Integrated modeling framework to exploring the microstructure–property relationships of bicontinuous microstructures by incorporating physics-based microstructure modeling, microstructure characterization, microstructure-aware effective property evaluation, and microstructure–property relationship exploration.

Figure 2

(a) Equilibrium phase and spinodal composition as a function of degree of polymerization when χ = 1. The solvent and polymer miscibility lines represent the boundary for polymer-poor (solvent) and polymer-rich (polymer) single-phase region, i.e., the regions in between are the miscibility gap while the regions outside are single-phase solvent and polymer phases. (b) Thermodynamic instabilities in the N – ϕ space. (c) Composition-dependent mobility for different degrees of polymerization.

Figure 3

Phase-field simulation of the phase separation process at ϕ = 0.274 with (a) constant polymerization kinetics of N(t) = 20, (b) constant polymerization kinetics of N(t) = 100, and (c) dynamic polymerization kinetics with N(t) = 20 + 80t.
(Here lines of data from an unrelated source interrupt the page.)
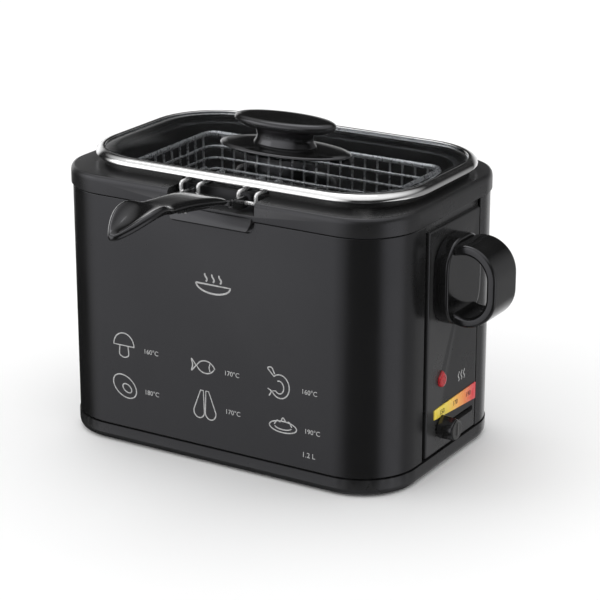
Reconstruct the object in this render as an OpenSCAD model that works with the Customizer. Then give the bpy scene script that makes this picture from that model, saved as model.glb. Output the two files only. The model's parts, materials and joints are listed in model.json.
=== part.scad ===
// Small household deep fryer: steel-wrapped body, fixed oil bowl, lift-out wire
// basket with a hinged handle, glass lid and a sliding temperature control.
// +X is the control-panel side, -Y the front, +Z up. The origin is on the
// table, under the middle of the body. All sizes are in millimetres.

/* [Body] */
// Width of the body, over the steel shell
body_w = 235; // [225:1:245]
// Depth of the body, over the steel shell
body_d = 154; // [152:1:160]
// Height of the seam between the shell and the top collar
body_h = 158.5; // [156:0.5:166]
// Radius of the body's upright corners
corner_r = 36; // [32:1:38]
// Thickness of the shell's sheet steel
shell_t = 0.8; // [0.6:0.1:1.0]

/* [Bowl and lid] */
// Width of the bowl's mouth
bowl_w = 196; // [190:1:200]
// Depth of the bowl's mouth, front to back
bowl_d = 114; // [110:1:114]
// Height of the inside of the bowl's floor
bowl_floor_z = 73.5; // [72:0.5:80]
// How far the bowl and lid stand behind the middle of the body
bowl_y = 5; // [4:0.5:6]
// Width of the lid's steel ring
lid_w = 226; // [222:1:230]
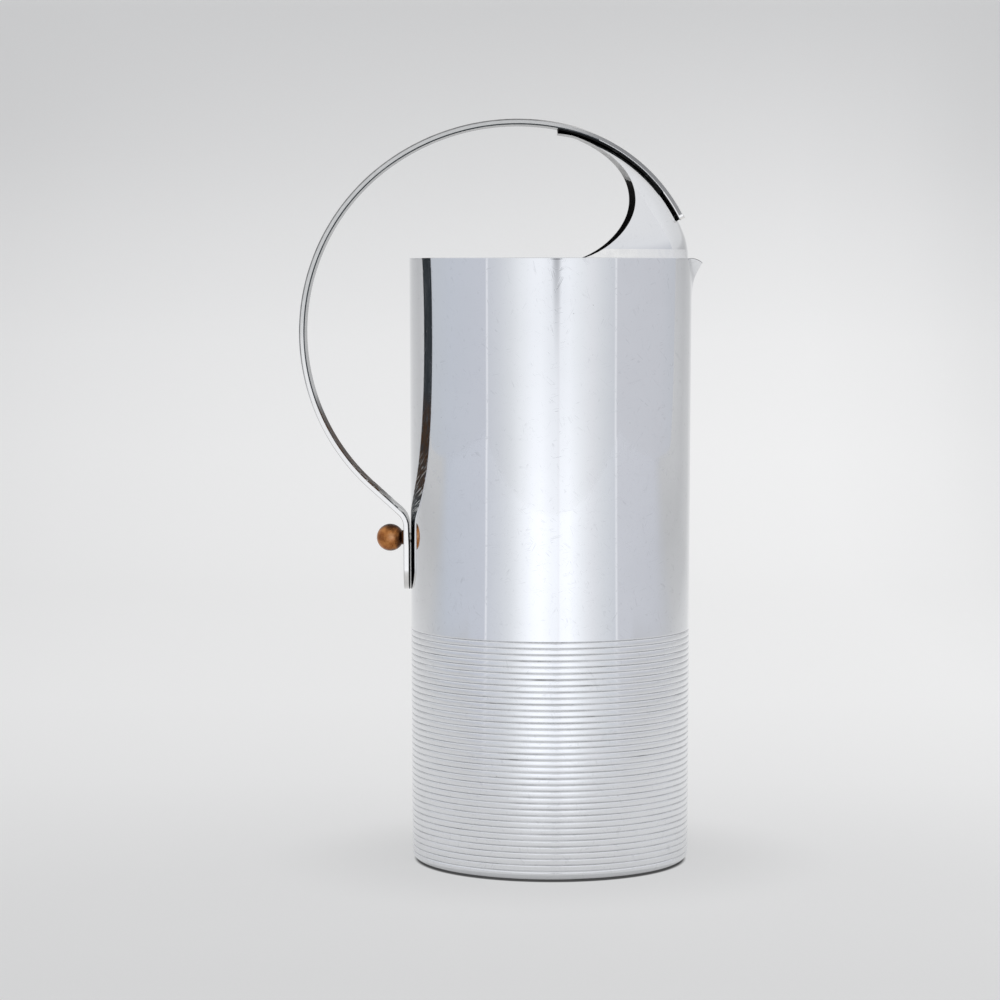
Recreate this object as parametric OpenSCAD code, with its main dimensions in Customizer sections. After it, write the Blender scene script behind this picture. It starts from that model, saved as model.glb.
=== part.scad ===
// Tall straight-sided pitcher with turned grooves, a pinched pouring lip, a domed hood over the
// mouth and a looped strap handle held by a ball-headed thumb screw.
// Millimetres. The origin is the centre of the flat base, +Z is up, +X points to the lip.

/* [Body] */
// Diameter of the body at its base
base_d = 100; // [94:0.5:106]
// Diameter of the body at its rim
rim_d = 101.6; // [98:0.1:108]
// Height of the body from the base to the rim
body_h = 216.9; // [195:0.1:240]
// Thickness of the wall
wall_t = 0.9; // [0.8:0.05:1.1]
// Thickness of the base
base_t = 1.2; // [0.9:0.1:2]
// Outer radius of the rounded foot
foot_r = 2.6; // [2:0.1:2.9]

/* [Grooves] */
// Number of grooves turned round the lower body
groove_count = 38; // [20:1:40]
// Distance from one groove to the next
groove_pitch = 2.17; // [1.8:0.01:2.3]
// Height of the lowest groove above the base
first_groove_h = 3.25; // [3.2:0.05:6]
// Width of one groove at the surface
groove_w = 0.5; // [0.35:0.05:0.7]
// Depth of one groove
groove_d = 0.35; // [0.2:0.01:0.4]
// How far the band between two grooves swells at its middle
band_crown = 0.1; // [0.05:0.01:0.15]

/* [Pouring lip] */
// How far the tip of the lip stands out beyond the rim
lip_reach = 3.9; // [3:0.1:5]
// How far the tip of the lip droops below the rim
lip_droop = 1.8; // [1.2:0.1:2.4]
// Half of the width of the lip at the rim
lip_half_w = 11; // [9:0.5:13]
// Radius of the flare of the lip, seen from the side
lip_flare_r = 26.2; // [23:0.2:30]
// Lean of the flare at the tip of the lip, from upright
lip_lean = 34; // [30:1:38]
// Radius of the rolled-over edge of the lip, seen from the side
lip_roll_r = 9; // [8:0.5:11]

/* [Handle strap] */
// Width of the strap
strap_w = 17; // [14:0.5:20]
// Thickness of the strap
strap_t = 2; // [1.6:0.1:2.4]
// How much wider than the rim the strap is over the hood, on the outer radius
front_over = 11.2; // [10:0.1:13]
// How far the centre of the front arc lies behind the body's axis
front_back = 7.8; // [6:0.1:9]
// How far the centre of the front arc lies below the rim
front_drop = 13; // [11:0.1:14]
// How much wider than the rim the strap is at the top of the loop, on the outer radius
top_over = 29.4; // [26:0.1:32]
// How much wider than the rim the strap is at the back of the loop, on the outer radius
back_over = 24.4; // [21:0.1:27]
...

Color legend: red for the polymer phase and blue for the solvent phase.

Figure 4

(a) Range and mean values of domain size. (b) Statistical distribution of domain size. (c) Circularly averaged structure factor S(q,t) as a function of distance from the center of the reciprocal space q for microstructure Static N = 20 at three different times. (d) Inverse of the first moment of structure factor as a function of time for three different polymerization kinetics and (e) coarsening coefficient of microstructures at t = 1 for different polymerization kinetics.

Figure 5

(a) Discreteness (θ) and (b) its statistical distribution of Static N = 20, Static N = 100, and Dynamic microstructures.

Figure 6

Pore size analysis for microstructures with different polymerization kinetics. (a–c) Maximal inscribed circles of microstructures at t = 1 in Figure 3. For clear presentation, only 80% of the circles are displayed. (d–f) Corresponding pore size distribution of panels (a–c). (g–i) Range and mean values for three Gaussian parameters, a₁ (peak height), a₂ (peak position), and a₃ (peak breadth) in eq 12 of Static N = 20, Static N = 100, and Dynamic microstructures.

Figure 7

Curvature distribution and distribution decomposition of Static N = 20, Static N = 100, and Dynamic microstructures. (a, d, g) Phase-field simulations at t = 1 from Figure 3. (b, e, h) Corresponding curvature maps. (c, f, i) Histograms of the curvature distributions as well as the three decomposed Gaussian peaks. (j–l) Statistics of the three decomposed Gaussian peaks of the curvature distributions of all of the simulations.

Figure 8

(a) Effective diffusivity and (b) statistical distributions among simulated microstructures for Static N = 20, Static N = 100, and Dynamic microstructures. The error bars in (a) represent the range of the data, rather than statistical error. Both y-axes are in log scale.

Figure 9

(a) Random forest model prediction compared with phase-field calculations of effective diffusivity. (b) Relative predictor importance from the random forest model in panel (a). (c) Aggregated relative predictor importance for three different descriptors: domain size, domain shape, and domain connectivity.

Figure 10

Schematic illustration of domain size evolution for static and dynamic polymerization kinetics. The symbol ≲ represents “slightly smaller than, approximately equal to”. It is worth noting that the parallel linear curves for the static N cases in this figure are strictly physical as they would all follow the Lifshitz–Slyozov–Wagner long-term coarsening kinetics with the coarsening coefficient n = 3. On the other hand, the curve for Dynamic N is schematic and its shape would depend on the polymerization kinetics.

Figure 11

(a) Different polymerization kinetics, (b) corresponding domain size evolution, and (c) discreteness values at t = 1. Note that only the mean discreteness and domain size values for Static N = 20, Static N = 100, and Dynamic microstructures are shown for comparison, titled “Static-Mean N = 20”, “Static-Mean N = 100”, and “Dynamic Linear-Mean”.

Figure 12

Microstructure and property comparison for two seemingly similar microstructures. (a, d) Are the original microstructures with the blue phase as solvent and the red phase as the polymer phase. (b, e) Shows the connected solvent domains from (a, e) under periodic boundary conditions. (c, f) Are the connected domains in the 3 × 3 image of (b, e) with a fixed boundary condition. The table in between shows the values for effective diffusivity (D_eff), discreteness (θ), area fraction of connected domains (A_C), and domain size (1/q₁).